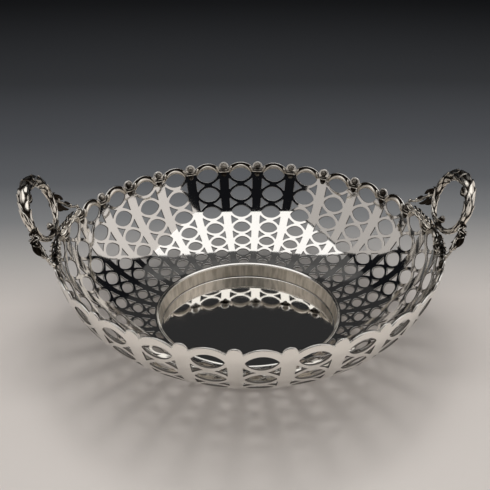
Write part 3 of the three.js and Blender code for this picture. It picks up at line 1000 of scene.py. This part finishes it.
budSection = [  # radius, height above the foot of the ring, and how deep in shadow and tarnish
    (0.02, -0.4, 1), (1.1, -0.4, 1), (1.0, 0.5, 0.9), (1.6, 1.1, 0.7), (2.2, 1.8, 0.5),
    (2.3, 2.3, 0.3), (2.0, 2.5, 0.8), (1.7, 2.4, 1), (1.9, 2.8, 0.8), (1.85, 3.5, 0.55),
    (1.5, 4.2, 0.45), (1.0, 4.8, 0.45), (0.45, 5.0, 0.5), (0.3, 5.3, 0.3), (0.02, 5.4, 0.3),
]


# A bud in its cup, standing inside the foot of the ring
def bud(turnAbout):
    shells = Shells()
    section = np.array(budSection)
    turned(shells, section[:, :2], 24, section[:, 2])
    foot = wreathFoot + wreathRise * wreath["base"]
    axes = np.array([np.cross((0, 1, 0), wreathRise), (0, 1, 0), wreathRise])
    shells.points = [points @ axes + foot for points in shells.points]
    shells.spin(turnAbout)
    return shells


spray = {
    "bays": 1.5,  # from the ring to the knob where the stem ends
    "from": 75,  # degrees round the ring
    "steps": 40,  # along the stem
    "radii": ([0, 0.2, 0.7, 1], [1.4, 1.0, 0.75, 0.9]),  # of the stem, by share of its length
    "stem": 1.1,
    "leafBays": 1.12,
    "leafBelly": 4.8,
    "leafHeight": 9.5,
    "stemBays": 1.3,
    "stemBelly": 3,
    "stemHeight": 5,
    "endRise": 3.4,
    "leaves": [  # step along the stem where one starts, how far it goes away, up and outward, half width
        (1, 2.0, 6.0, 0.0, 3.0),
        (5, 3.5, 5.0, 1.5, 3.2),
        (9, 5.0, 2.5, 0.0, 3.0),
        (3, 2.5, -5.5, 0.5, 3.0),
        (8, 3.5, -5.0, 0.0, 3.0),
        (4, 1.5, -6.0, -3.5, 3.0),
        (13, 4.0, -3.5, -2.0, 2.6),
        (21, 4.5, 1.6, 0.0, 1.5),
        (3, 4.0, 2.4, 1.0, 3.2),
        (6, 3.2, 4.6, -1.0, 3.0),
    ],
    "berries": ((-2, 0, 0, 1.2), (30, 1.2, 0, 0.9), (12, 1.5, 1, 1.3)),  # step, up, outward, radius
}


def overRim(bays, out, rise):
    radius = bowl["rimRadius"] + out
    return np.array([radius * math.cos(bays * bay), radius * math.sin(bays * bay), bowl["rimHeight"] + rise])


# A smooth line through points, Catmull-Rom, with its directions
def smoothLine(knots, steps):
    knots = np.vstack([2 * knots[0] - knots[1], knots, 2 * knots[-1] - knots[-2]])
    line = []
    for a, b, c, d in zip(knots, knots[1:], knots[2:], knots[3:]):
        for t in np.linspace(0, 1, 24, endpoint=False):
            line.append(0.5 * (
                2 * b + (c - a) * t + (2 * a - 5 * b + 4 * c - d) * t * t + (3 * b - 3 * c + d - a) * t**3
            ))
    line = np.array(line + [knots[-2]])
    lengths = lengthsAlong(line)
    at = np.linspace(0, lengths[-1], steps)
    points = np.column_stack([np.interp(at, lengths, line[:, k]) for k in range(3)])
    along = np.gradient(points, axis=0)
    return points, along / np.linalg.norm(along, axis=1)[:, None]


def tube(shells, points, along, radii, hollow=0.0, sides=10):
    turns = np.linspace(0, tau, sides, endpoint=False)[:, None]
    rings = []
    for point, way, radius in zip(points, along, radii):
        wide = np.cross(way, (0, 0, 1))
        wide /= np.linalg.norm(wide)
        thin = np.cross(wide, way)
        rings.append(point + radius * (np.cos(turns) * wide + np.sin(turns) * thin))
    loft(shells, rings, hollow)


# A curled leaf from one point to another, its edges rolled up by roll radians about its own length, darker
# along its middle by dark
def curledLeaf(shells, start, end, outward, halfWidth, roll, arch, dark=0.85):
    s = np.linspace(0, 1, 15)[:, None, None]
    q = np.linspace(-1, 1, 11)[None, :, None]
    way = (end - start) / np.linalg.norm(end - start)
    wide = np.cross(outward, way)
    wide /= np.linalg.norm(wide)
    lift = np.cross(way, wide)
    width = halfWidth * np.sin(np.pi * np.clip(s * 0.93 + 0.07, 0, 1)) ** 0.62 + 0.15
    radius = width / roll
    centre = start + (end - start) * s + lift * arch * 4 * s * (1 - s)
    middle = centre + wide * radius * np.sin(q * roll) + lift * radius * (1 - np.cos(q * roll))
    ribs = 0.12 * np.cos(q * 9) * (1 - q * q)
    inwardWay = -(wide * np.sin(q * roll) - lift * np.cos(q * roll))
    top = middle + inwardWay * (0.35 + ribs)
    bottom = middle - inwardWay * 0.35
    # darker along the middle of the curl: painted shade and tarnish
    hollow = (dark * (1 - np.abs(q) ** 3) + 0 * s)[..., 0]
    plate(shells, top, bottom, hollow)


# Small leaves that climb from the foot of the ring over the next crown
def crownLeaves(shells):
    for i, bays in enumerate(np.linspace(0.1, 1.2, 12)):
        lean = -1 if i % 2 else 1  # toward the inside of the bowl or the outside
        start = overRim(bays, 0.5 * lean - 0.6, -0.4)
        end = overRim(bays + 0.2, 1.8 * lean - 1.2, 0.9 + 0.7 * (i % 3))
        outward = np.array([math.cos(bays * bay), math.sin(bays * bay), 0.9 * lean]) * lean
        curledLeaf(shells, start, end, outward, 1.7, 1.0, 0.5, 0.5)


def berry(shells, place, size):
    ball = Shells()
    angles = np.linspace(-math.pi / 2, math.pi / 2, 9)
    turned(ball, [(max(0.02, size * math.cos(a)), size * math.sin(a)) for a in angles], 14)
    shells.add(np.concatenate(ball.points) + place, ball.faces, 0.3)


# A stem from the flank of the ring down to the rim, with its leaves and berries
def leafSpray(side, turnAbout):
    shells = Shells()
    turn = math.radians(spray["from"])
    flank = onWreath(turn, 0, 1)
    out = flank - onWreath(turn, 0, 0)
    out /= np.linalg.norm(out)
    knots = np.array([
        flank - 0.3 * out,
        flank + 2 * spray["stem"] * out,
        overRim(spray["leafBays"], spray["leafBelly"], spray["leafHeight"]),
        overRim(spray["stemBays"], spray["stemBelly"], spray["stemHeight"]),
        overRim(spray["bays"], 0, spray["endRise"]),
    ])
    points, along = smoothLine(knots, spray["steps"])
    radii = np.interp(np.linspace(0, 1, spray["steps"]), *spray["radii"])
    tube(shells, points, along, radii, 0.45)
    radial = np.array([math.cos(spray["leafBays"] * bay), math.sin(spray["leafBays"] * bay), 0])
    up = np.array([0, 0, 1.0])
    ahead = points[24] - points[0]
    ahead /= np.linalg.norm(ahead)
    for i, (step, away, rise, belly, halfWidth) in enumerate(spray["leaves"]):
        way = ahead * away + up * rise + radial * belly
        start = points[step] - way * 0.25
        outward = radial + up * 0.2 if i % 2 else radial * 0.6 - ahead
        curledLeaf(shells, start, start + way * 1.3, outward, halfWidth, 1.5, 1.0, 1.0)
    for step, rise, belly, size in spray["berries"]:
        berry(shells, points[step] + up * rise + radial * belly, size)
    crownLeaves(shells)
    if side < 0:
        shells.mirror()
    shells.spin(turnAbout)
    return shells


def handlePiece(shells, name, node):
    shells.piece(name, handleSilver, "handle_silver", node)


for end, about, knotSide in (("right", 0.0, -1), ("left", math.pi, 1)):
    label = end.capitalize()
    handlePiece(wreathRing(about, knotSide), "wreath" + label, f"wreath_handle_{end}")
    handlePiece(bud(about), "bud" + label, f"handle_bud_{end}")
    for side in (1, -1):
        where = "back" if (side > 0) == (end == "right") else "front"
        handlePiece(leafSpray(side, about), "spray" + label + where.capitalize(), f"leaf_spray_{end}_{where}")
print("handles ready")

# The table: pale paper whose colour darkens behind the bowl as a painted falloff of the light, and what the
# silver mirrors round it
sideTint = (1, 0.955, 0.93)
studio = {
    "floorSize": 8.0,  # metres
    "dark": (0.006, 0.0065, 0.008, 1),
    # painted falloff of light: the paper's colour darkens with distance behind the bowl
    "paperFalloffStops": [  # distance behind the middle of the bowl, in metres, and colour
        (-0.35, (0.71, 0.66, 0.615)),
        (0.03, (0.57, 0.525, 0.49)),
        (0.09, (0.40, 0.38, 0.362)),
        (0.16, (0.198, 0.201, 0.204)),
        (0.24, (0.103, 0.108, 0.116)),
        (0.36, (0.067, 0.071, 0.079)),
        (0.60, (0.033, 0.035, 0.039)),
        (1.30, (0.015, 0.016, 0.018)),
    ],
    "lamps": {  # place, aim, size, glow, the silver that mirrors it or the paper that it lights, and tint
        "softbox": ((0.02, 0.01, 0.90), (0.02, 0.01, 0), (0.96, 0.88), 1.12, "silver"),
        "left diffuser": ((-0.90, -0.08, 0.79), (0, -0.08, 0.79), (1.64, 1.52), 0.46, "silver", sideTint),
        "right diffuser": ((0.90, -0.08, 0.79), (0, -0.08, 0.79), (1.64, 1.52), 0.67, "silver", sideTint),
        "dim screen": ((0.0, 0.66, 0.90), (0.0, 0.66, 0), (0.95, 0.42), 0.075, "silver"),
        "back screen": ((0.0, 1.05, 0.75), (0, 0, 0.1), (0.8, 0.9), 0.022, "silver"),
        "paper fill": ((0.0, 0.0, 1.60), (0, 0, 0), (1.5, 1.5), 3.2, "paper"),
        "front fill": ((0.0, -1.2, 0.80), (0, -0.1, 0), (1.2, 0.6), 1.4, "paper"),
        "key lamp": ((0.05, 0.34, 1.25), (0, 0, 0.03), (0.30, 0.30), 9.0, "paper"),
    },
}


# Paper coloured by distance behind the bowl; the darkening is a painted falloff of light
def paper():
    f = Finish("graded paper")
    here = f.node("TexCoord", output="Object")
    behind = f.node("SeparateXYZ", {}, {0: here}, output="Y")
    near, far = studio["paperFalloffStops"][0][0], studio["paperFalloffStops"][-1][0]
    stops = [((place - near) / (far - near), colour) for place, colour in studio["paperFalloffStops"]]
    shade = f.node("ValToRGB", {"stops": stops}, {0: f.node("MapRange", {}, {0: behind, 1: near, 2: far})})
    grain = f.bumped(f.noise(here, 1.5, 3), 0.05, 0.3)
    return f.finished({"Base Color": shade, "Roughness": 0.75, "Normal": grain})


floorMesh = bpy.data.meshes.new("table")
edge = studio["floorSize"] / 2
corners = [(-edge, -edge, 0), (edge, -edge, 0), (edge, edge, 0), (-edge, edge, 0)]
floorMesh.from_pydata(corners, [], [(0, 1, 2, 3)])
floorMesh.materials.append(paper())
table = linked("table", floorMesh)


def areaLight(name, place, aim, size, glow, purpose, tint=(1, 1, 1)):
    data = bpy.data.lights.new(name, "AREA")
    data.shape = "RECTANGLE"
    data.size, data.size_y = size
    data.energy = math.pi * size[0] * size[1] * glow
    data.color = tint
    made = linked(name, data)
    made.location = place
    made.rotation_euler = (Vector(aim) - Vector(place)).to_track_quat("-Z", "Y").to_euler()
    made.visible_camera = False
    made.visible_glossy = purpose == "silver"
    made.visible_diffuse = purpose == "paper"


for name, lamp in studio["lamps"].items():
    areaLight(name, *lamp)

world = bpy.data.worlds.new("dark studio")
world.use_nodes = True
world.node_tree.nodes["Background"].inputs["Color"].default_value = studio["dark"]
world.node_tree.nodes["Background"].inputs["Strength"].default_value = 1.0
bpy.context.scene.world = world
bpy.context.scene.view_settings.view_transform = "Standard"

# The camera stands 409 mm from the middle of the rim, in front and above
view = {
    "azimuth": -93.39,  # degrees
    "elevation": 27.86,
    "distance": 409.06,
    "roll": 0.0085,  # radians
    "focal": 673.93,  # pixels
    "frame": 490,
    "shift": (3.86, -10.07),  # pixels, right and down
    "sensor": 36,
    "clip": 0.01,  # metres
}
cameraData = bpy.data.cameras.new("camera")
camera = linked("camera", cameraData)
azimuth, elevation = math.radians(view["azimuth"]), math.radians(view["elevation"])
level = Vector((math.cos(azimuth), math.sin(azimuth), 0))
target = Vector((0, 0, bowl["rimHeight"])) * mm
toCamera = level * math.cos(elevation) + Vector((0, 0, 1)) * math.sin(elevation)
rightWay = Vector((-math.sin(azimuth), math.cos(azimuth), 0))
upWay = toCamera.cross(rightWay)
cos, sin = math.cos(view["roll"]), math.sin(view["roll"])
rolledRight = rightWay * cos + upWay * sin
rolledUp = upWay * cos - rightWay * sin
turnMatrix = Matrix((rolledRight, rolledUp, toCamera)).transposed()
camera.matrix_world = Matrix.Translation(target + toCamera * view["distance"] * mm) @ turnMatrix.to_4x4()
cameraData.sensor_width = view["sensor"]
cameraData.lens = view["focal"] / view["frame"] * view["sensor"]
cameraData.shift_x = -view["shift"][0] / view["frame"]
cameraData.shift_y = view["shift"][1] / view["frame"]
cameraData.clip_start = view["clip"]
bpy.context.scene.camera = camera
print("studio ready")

- Problem to work on -
Count each line where the string "scene" occurs, and write only the number.

- Answer below -
4